With taxes, development fees, dictates regarding housing types and various regulations, the municipal government apparatus substantially increases the risk and the price developers must pay to build, which has a direct impact on the sale and rental prices of housing units.

And excessive regulation is a disincentive to building. The supply of housing is therefore directly restricted, which keeps prices from falling.

The logic is clear: if supply isn’t renewed and does not grow as rapidly as demand, equilibrium prices on the housing market — for rent or for sale — will rise. To restore affordability, developers have to be allowed to build more.

An example of the constraints leading to rising costs is the famous “20-20-20” regulation put in place by the Plante government.

In brief, the “20-20-20” regulation requires developers to include in their projects certain kinds of housing units favoured by the municipal government, without which city officials will reject their permit requests. Specifically, this means a minimum of 20 per cent social housing, 20 per cent affordable housing (though this stipulation was modified in the final bylaw and the 20 per cent only applies in some areas), and 20 per cent so-called “family” housing in any project with more than five units, or an equivalent financial contribution to city coffers.

However noble the city’s intentions, this regulation is far from ensuring a better supply of affordable housing, its stated goal.

Developers have two options.

The first is to incorporate such dwellings into their projects, even if these do not respond at all to the needs of potential renters or owners. Take those “family” housing units, for example, which must have a minimum of three bedrooms. This results in student housing projects that, in order to respond to the regulatory requirements, have to include at least 20 per cent large 5½ apartments, even though most renters are looking instead for small, affordable, individual units.

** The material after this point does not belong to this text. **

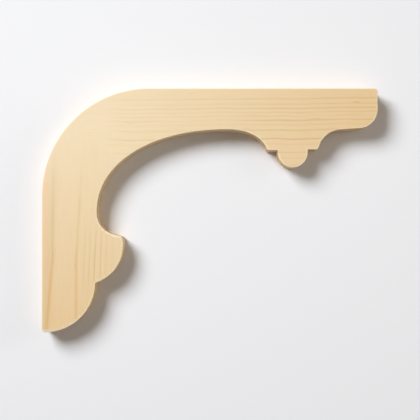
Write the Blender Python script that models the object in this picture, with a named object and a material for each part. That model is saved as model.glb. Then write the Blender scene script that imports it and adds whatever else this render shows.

The second option, which applies to the social and affordable housing, is to pay a large compensatory amount to the city. Obviously, this will be reflected in the selling price.

And those are just the direct repercussions of one single Montreal housing policy. To this must be added the indirect costs related to the city’s seemingly arbitrary decisions in the approval of certain projects.

Take the example of Proment’s Evolo Nex tower on Nun’s Island. Despite a petition signed by residents in support of the project, the favourable opinion of the Office de consultation publique de Montréal, and its proximity to a REM station, the municipal government chose to lop off 11 of the project’s floors.

We could also mention the Square Children’s project. Following a conflict, the city chose to punish the developer by reducing the maximum height for one of the proposed buildings to four floors, compared to its initial 20.

The direct effect of these policies is both to limit the supply of housing and to increase their construction costs, two facts that are directly opposed to housing affordability.

When it comes to the lack of affordable housing, Plante and her administration should look in the mirror before casting blame.

Célia Pinto Moreira is a Public Policy Analyst at the MEI and the author of “Improving Housing Affordability in Montreal by Reducing Construction Regulation.” The views reflected in this opinion piece are her own.